** Start of Data lines **
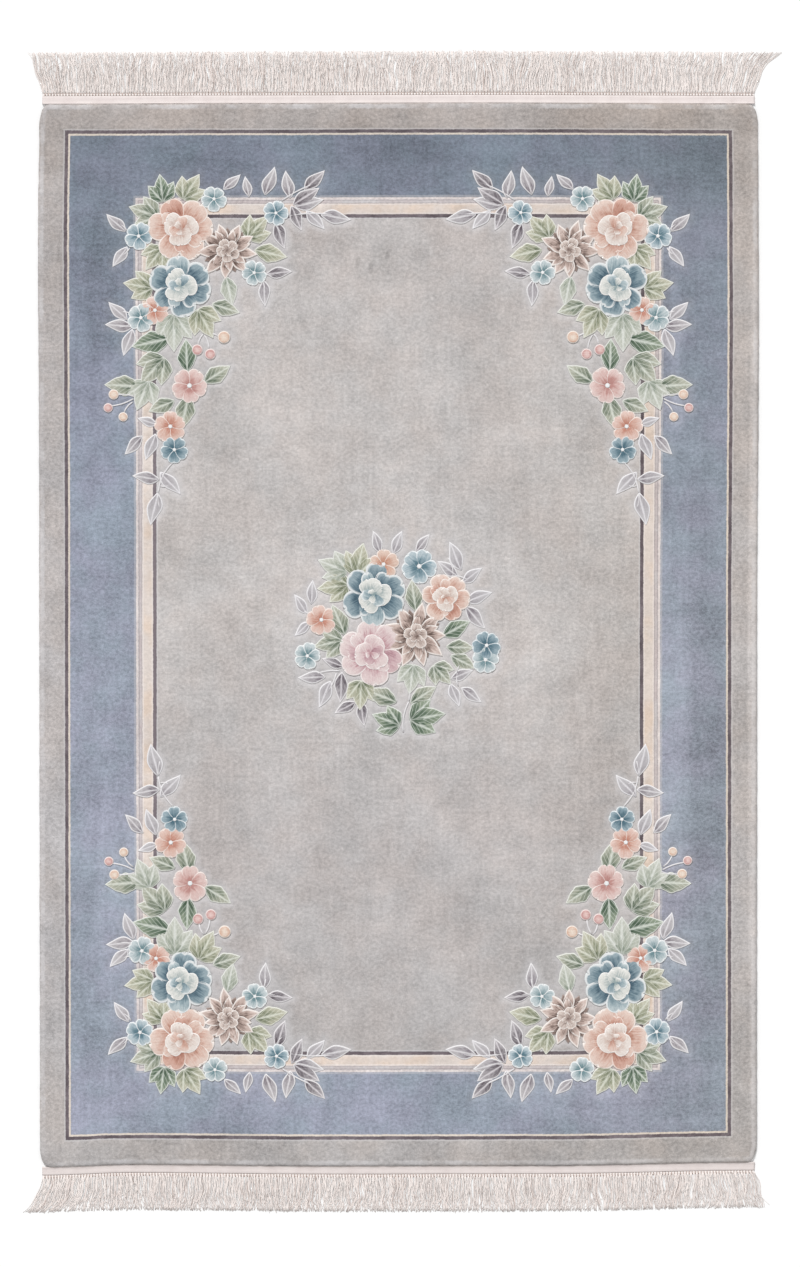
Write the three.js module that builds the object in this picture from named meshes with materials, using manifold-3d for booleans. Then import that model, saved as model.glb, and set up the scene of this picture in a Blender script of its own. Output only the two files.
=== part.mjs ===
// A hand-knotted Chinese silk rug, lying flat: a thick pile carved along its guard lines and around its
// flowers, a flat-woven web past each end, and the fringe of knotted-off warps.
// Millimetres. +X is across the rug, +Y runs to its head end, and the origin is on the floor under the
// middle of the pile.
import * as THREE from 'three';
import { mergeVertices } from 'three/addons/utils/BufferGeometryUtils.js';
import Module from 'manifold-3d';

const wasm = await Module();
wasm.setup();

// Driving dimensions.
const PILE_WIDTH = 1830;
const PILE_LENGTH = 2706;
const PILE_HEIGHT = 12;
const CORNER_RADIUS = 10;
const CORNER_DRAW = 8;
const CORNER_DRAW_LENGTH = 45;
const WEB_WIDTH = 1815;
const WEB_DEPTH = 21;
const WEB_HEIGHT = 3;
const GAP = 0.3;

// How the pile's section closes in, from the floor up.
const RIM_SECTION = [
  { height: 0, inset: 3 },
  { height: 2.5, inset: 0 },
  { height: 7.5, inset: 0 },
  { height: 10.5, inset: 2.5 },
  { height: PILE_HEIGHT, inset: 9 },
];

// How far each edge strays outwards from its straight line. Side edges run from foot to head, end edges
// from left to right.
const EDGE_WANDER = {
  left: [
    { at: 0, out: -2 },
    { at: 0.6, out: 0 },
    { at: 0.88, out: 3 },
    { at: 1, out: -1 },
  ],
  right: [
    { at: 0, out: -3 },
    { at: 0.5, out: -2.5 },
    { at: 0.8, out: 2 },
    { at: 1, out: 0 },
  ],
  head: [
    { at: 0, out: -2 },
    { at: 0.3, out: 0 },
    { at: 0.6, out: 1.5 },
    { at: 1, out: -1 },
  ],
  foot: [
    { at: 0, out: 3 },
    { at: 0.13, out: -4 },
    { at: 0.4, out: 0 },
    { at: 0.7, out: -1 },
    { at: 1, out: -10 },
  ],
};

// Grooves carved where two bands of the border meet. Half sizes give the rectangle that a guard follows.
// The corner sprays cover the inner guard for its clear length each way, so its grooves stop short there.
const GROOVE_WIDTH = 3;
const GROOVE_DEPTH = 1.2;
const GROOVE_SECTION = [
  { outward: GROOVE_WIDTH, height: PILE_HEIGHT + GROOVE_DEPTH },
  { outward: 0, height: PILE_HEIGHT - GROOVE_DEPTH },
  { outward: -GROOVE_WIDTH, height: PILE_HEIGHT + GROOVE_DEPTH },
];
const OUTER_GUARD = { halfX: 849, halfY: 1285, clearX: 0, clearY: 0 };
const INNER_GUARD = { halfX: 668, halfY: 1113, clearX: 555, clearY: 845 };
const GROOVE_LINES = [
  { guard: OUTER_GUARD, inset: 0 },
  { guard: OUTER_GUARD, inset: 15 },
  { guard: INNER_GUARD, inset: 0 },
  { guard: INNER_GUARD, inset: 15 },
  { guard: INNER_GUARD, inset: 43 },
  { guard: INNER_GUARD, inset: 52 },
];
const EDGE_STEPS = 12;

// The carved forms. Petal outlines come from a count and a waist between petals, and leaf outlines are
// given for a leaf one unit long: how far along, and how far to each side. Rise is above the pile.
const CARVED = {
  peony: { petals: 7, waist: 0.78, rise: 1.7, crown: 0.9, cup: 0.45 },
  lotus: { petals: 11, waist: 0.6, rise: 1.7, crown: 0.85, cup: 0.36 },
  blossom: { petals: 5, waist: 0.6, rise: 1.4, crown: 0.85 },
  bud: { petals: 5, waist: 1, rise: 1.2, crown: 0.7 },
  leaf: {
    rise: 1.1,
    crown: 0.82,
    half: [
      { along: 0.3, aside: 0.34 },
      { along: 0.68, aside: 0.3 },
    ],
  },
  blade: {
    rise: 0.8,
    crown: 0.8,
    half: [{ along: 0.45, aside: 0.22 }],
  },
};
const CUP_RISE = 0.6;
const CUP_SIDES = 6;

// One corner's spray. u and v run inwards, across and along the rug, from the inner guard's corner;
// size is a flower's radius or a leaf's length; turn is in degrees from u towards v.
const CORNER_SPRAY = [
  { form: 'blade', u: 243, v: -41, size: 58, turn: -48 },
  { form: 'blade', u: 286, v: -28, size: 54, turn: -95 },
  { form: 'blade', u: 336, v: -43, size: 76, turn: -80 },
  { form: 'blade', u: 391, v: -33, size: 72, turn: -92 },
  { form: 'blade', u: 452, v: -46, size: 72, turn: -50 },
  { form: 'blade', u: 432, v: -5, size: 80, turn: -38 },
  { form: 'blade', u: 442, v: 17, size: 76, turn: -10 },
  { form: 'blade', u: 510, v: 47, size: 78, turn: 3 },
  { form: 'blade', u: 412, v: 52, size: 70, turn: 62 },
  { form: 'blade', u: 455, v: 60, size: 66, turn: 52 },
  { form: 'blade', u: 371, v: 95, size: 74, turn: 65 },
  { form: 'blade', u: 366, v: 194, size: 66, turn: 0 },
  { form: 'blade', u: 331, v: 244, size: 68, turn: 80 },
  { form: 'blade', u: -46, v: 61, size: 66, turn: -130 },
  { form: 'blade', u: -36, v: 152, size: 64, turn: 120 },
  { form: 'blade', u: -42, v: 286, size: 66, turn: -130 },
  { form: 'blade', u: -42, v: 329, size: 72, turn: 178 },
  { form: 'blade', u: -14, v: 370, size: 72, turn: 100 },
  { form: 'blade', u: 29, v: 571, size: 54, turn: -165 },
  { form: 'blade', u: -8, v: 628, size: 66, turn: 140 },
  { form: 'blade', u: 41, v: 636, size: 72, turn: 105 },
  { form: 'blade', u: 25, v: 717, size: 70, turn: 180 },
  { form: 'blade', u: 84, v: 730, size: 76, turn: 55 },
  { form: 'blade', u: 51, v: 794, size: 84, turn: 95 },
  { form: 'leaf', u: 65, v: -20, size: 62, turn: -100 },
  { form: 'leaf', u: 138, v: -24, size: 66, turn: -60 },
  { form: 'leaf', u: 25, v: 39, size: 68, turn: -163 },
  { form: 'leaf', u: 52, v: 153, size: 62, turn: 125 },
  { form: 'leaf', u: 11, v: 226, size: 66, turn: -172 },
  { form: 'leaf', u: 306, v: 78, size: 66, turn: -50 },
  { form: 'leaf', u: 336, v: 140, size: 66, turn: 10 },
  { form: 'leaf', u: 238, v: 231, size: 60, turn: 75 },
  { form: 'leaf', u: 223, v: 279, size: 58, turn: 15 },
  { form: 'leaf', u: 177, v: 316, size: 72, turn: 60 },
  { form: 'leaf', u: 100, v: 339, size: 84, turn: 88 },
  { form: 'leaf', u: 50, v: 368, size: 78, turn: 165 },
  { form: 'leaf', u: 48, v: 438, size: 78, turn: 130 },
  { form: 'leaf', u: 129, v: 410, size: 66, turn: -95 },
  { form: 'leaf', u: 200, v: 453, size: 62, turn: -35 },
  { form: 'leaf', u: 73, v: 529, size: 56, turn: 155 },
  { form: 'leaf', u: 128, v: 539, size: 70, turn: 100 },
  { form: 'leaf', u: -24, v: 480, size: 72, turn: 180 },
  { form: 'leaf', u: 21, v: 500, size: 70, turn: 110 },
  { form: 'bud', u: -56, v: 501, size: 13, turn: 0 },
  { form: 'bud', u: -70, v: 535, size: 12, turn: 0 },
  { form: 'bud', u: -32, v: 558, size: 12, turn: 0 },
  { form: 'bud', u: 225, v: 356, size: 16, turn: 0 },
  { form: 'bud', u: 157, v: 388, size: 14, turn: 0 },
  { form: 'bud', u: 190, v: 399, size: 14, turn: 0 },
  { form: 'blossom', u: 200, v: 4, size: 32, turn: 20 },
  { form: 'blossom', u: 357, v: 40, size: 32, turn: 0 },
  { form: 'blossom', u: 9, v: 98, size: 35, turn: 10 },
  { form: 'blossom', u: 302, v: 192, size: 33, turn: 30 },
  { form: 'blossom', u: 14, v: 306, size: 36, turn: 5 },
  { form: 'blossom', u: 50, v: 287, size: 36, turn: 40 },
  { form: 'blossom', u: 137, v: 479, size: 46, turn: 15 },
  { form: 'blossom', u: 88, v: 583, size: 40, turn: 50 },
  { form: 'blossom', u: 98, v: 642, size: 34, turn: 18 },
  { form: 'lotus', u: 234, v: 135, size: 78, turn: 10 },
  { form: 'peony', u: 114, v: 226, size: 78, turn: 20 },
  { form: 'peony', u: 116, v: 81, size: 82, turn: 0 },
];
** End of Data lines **
## Task statement:
Looking at the material above, please copy exactly every line from its first line through the line containing "const GAP = 0.3;", with both ends included and nothing else.

## Response below:
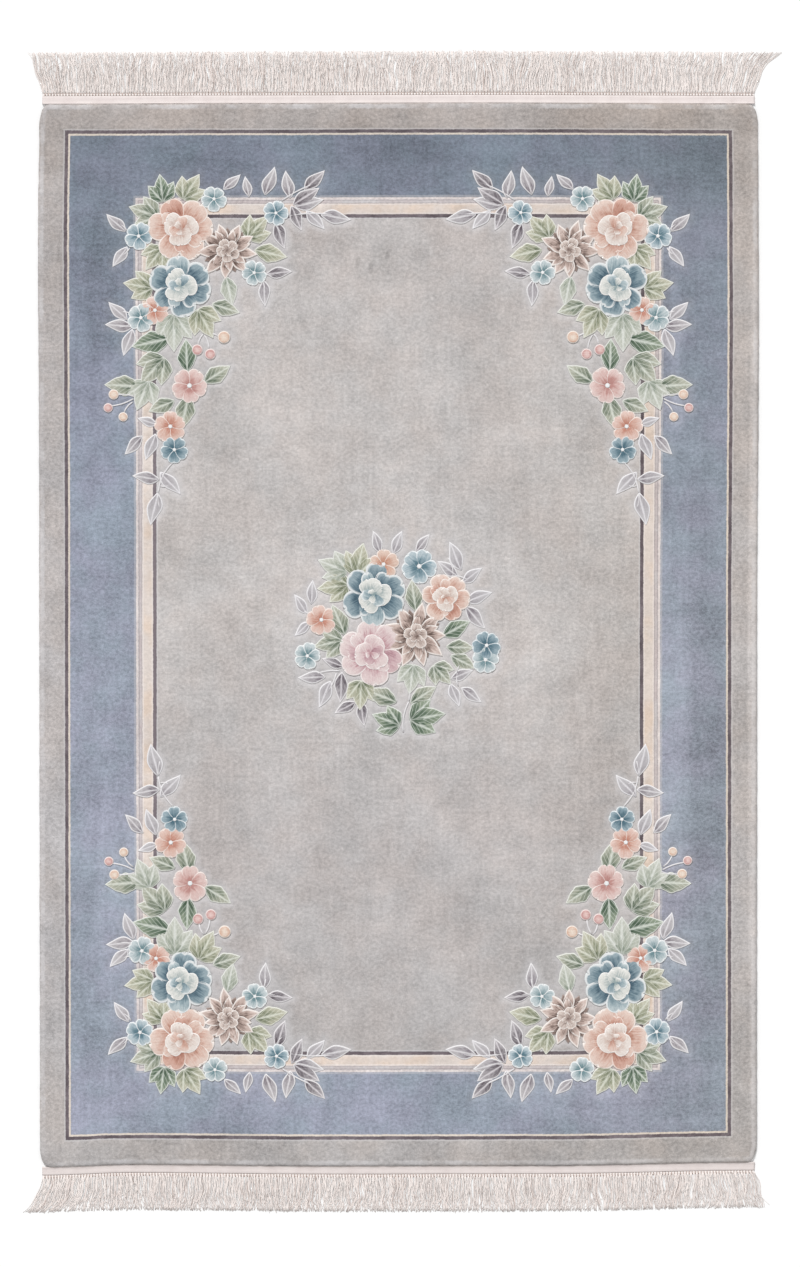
Write the three.js module that builds the object in this picture from named meshes with materials, using manifold-3d for booleans. Then import that model, saved as model.glb, and set up the scene of this picture in a Blender script of its own. Output only the two files.
=== part.mjs ===
// A hand-knotted Chinese silk rug, lying flat: a thick pile carved along its guard lines and around its
// flowers, a flat-woven web past each end, and the fringe of knotted-off warps.
// Millimetres. +X is across the rug, +Y runs to its head end, and the origin is on the floor under the
// middle of the pile.
import * as THREE from 'three';
import { mergeVertices } from 'three/addons/utils/BufferGeometryUtils.js';
import Module from 'manifold-3d';

const wasm = await Module();
wasm.setup();

// Driving dimensions.
const PILE_WIDTH = 1830;
const PILE_LENGTH = 2706;
const PILE_HEIGHT = 12;
const CORNER_RADIUS = 10;
const CORNER_DRAW = 8;
const CORNER_DRAW_LENGTH = 45;
const WEB_WIDTH = 1815;
const WEB_DEPTH = 21;
const WEB_HEIGHT = 3;
const GAP = 0.3;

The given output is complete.